After I moved to Oregon, I shot a few combat handgun matches with IPSC and IDPA using a 1911 .45, as well as service rifle matches at the local rifle club with my Springfield M1A .308. I worked as a Range Officer at the club during the annual spring machine gun shoot in May for three years straight.

Shooting can be a very social sport. One can be attracted, as I was, by the sheer history of technology and finding members of that club who could recite minutiae best left to computer hard drives.

There is a fair amount of time to talk and relax at the trap range, to hang out in the club drinking coffee in the lounge, compare notes with people about handloads, even exchange shooting experiences with other people's firearms.

I have no idea how many attorneys, CEOs, physicians, or other working stiffs as myself I have met over the decades. I have met them at work and at church. A retired pastor and I have sent .22s downrange to be able to sit and talk afterward; ministry by burning powder.
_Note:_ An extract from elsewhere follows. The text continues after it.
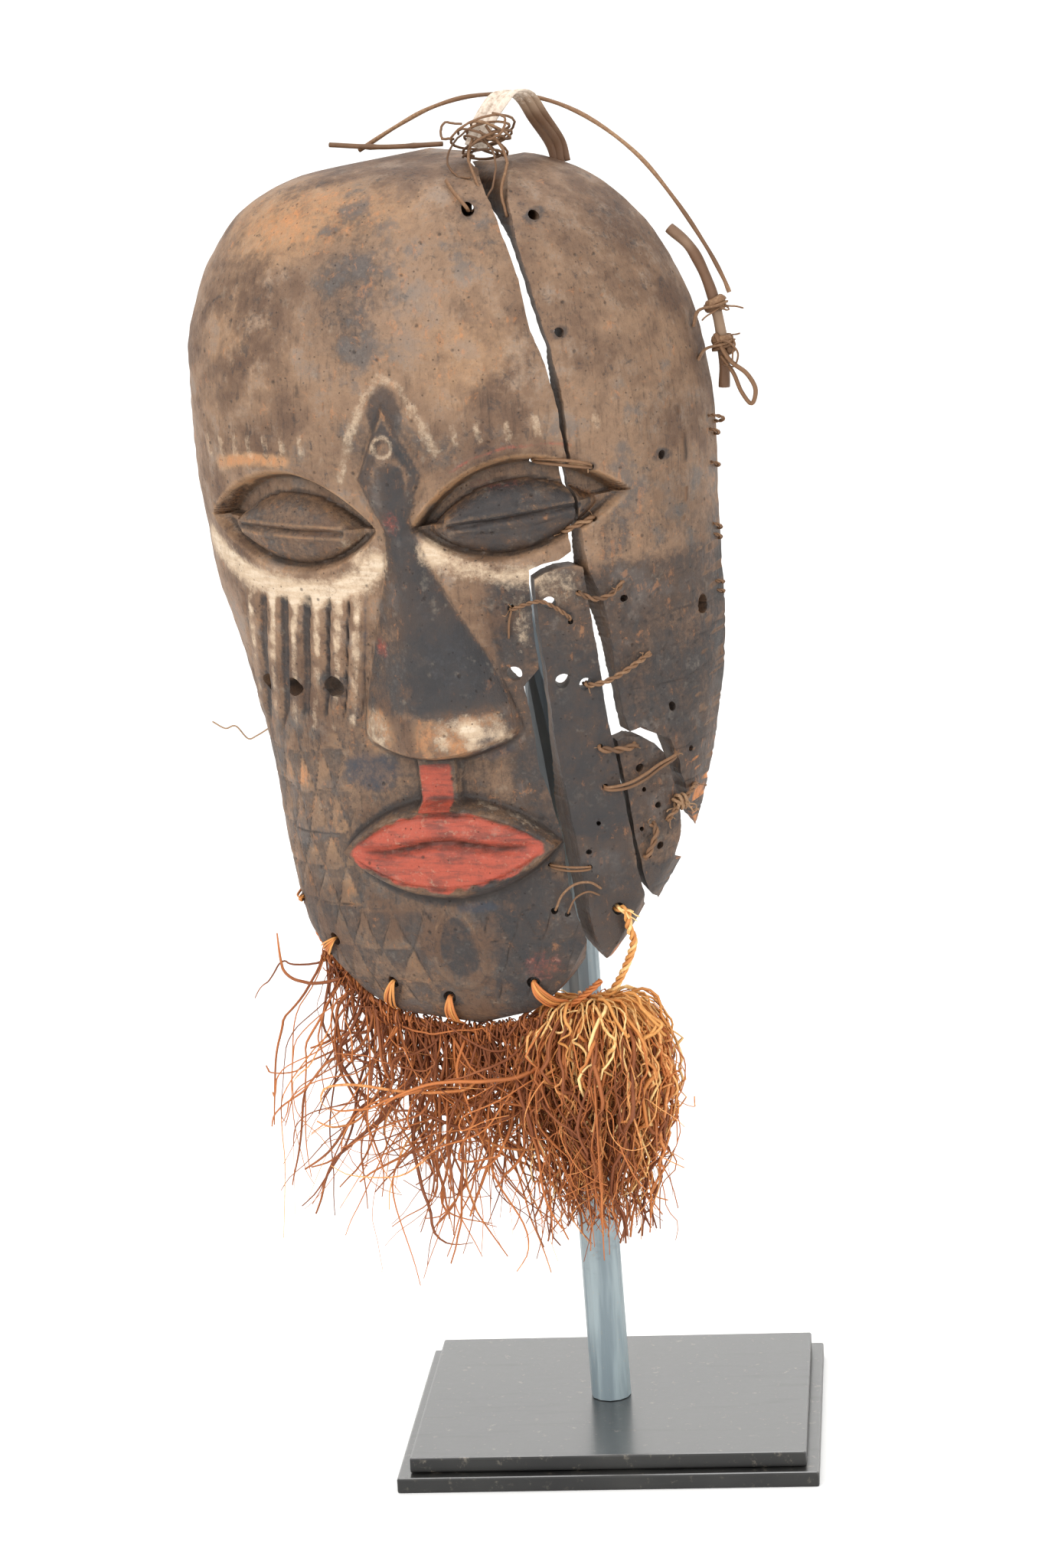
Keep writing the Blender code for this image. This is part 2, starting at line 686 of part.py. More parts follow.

If you are just starting out, I would highly recommend joining a gun club, like the wonderful Albany Rifle and Pistol Club I was a member of for five great years. You can glean the experiences of people who have shot longer than you've been alive, everyone sharing the discipline, fun and knowledge of wielding things that go BANG. Go with your dad, mom, uncle, or Grandpa. Soak it up.

Read Guns and Shooting Online, books and magazines that are general in nature, because you will learn about more than one topic. I am fascinated by history and technological development; you might care less.

Have a go at all of the different shooting disciplines; do not limit yourself to any one type of shooting. Get a well-rounded education in all that shooting has to offer. I still am not much of a hunter, mostly because of the sheer amount of time required to learn the field craft and habits of the animals, but perhaps I am too concerned about doing it well, rather than being willing to do it at all. I suppose one can learn either way.

Shooting can be a trans-generational thing. My dad, who was never a shooter, still let us kids fire his old WWII Smith & Wesson M&P revolver. My five year old son has already spent time with my old .22 rifle and I hope he never loses the wonder and the fun of it.

My final suggestion: do not attach yourself to people who think there is only one way to accomplish anything in the sport. Experience of the breadth of the things you can do in the shooting sports. Start off slowly and modestly in terms of both cost and recoil, but give it--and us--a try.

You might find a lifetime of enjoyment. That's the point, if there is one.